23:3 God shall smite thee, etc. These words, spoken by the prisoner, indignant at the mockery of justice, were rather a prediction than an imprecation. I have just stated that this violent man came to an untimely death. The insult to Paul reminds us of a similar one to his Master before the same body (Joh 18:22).

[Thou] white wall. By whited wall Paul means a hypocrite. See PNT Mt 23:27.

23:3 Then said Paul - Being carried away by a sudden and prophetic impulse. God is about to smite thee, thou whited wall - Fair without; full of dirt and rubbish within. And he might well be so termed, not only as he committed this outrage, while gravely sitting on the tribunal of justice but also as, at the same time that he stood high in the esteem of the citizens, he cruelly defrauded the priests of their legal subsistence, so that some of them even perished for want.

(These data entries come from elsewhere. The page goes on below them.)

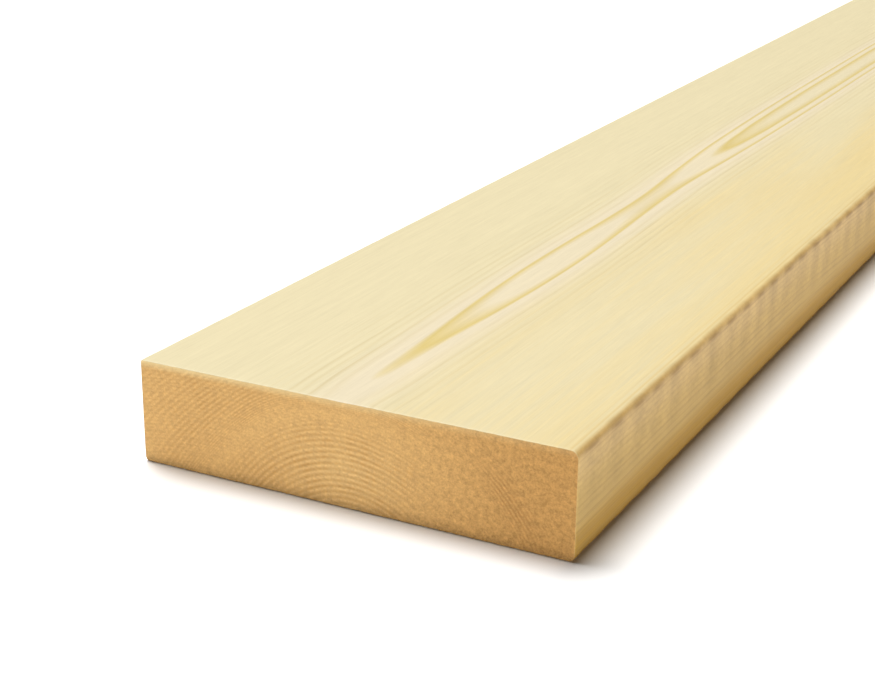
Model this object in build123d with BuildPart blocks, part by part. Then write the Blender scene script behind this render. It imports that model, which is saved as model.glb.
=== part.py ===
from build123d import *
import os

# A planed softwood plank lying flat: one sawn piece, with its length along Y.
# The origin is the middle of the underside. Units are millimetres.

# Driving dimensions
plank_width = 195.0
plank_thickness = 45.0
plank_length = 1800.0
end_break = 0.5

# The right edge is well eased; the left edge is crisper, most of all along the top.
right_top_radius = 3.5
right_bottom_radius = 3.0
left_bottom_radius = 2.0
left_top_radius = 1.0

os.makedirs("parts", exist_ok=True)

# The planed section is a rectangle with its four arrises eased along the whole length.
# Both ends are square cross-cuts, with only the sharp rim of the cut taken off.
with BuildPart() as plank:
    with BuildSketch(Plane.XZ):
        with Locations((0, plank_thickness / 2)):
            Rectangle(plank_width, plank_thickness)
        corners = vertices().sort_by(Axis.X)
        left_bottom, left_top = corners[:2].sort_by(Axis.Y)
        right_bottom, right_top = corners[2:].sort_by(Axis.Y)
        fillet(left_bottom, radius=left_bottom_radius)
        fillet(left_top, radius=left_top_radius)
        fillet(right_bottom, radius=right_bottom_radius)
        fillet(right_top, radius=right_top_radius)
    extrude(amount=plank_length / 2, both=True)
    end_faces = faces().filter_by(Axis.Y)
    chamfer(end_faces.edges(), length=end_break)

plank.part.label = "plank"
export_step(plank.part, "parts/plank.step")
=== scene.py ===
import math

import bmesh
import bpy
import numpy as np
from mathutils import Matrix, Vector, noise


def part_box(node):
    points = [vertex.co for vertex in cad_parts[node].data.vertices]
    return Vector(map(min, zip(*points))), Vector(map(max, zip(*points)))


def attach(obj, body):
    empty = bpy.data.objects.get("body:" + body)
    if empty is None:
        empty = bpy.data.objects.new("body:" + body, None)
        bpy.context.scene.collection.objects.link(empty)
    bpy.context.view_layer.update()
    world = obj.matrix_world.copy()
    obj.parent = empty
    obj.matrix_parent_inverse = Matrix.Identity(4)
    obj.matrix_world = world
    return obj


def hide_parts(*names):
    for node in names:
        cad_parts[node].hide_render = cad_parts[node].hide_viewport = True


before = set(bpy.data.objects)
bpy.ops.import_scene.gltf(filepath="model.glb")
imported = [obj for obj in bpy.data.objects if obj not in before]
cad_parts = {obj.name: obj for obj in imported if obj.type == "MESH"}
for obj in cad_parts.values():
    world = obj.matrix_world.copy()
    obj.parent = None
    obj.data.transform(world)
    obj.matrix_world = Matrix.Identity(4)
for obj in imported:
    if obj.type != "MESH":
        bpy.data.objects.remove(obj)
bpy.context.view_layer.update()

# The plank's own box, in millimetres. The near end is the one that faces the camera.
MM = 0.001
plank_low, plank_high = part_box("plank")
WIDTH = (plank_high.x - plank_low.x) / MM
THICKNESS = (plank_high.z - plank_low.z) / MM
LENGTH = (plank_high.y - plank_low.y) / MM
HALF_WIDTH = WIDTH / 2
HALF_THICKNESS = THICKNESS / 2
HALF_LENGTH = LENGTH / 2

# Camera, in metres from the middle of the near end's lower edge, and degrees
CAMERA_FROM_END = Vector((0.3120, -0.5257, 0.2918))
CAMERA_YAW = -27.39
CAMERA_PITCH = 20.22
CAMERA_ROLL = 0.56
FOCAL_LENGTH_PX = 1711.0
IMAGE_WIDTH_PX = 875
SENSOR_MM = 36.0
NEAREST_SEEN = 0.01

# Light: a dim even sky, a soft light from overhead, a little to the left and behind the end,
# and a low fill from the camera's side. A surface that faces up gets the full light from them.
WORLD_STRENGTH = 0.05
WORLD_WARMTH = (1.0, 0.76, 0.42, 1.0)
KEY_STRENGTH = 5.48
KEY_ANGLE = 39.5
KEY_FROM = Vector((-0.332, 0.228, 1.0))
FILL_STRENGTH = 2.55
FILL_ANGLE = 1.0
FILL_FROM = Vector((0.65, -0.73, 0.012))
FULL_LIGHT = 1.72
FLOOR_WHITE = 0.86
FLOOR_REACH = 12.0
FLOOR_GAP = 0.05 * MM

# Section: the eased arrises, as in the source, and the broken rim of the saw cut, in millimetres
RIGHT_TOP_RADIUS = 3.5
RIGHT_BOTTOM_RADIUS = 3.0
LEFT_BOTTOM_RADIUS = 2.0
LEFT_TOP_RADIUS = 1.0
END_BREAK = 0.5

# The broken rim's steps: how far each is inset from the section, and how far behind the end face.
# Over the rim's length the end's fray fades out, and so does a share of its relief.
RIM_STEPS = ((0.17, 0.20), (0.02, 0.55), (0.0, 1.1), (0.0, 2.0))
RIM_LENGTH = 3.0
RIM_RELIEF_SHARE = 0.35

# Mesh spacing, in millimetres
CAP_SPACING = 0.75
STATION_SPACING = 4.6
FACE_SPACING = 4.6
ARRIS_STEPS = 8
NEAR_ARRIS_STEPS = (0.7, 1.5, 2.6, 4.4)

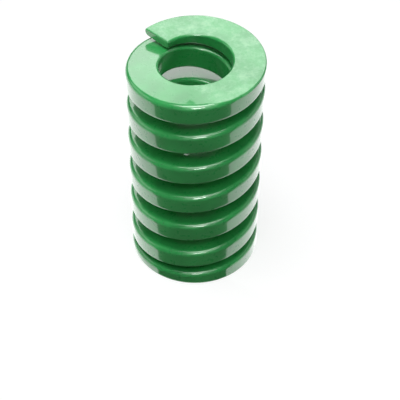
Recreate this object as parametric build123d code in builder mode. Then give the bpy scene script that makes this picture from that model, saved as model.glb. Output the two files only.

And God did remarkably smite him; for about five years after this, his house being reduced to ashes, in a tumult begun by his own son, he was besieged in the royal palace; where having hid himself in an old aqueduct, he was dragged out and miserably slain.

23:1-5 See here the character of an honest man. He sets God before him, and lives as in his sight. He makes conscience of what he says and does, and, according to the best of his knowledge, he keeps from whatever is evil, and cleaves to what is good. He is conscientious in all his words and conduct. Those who thus live before God, may, like Paul, have confidence both toward God and man. Though the answer of Paul contained a just rebuke and prediction, he seems to have been too angry at the treatment he received in uttering them. Great men may be told of their faults, and public complaints may be made in a proper manner; but the law of God requires respect for those in authority.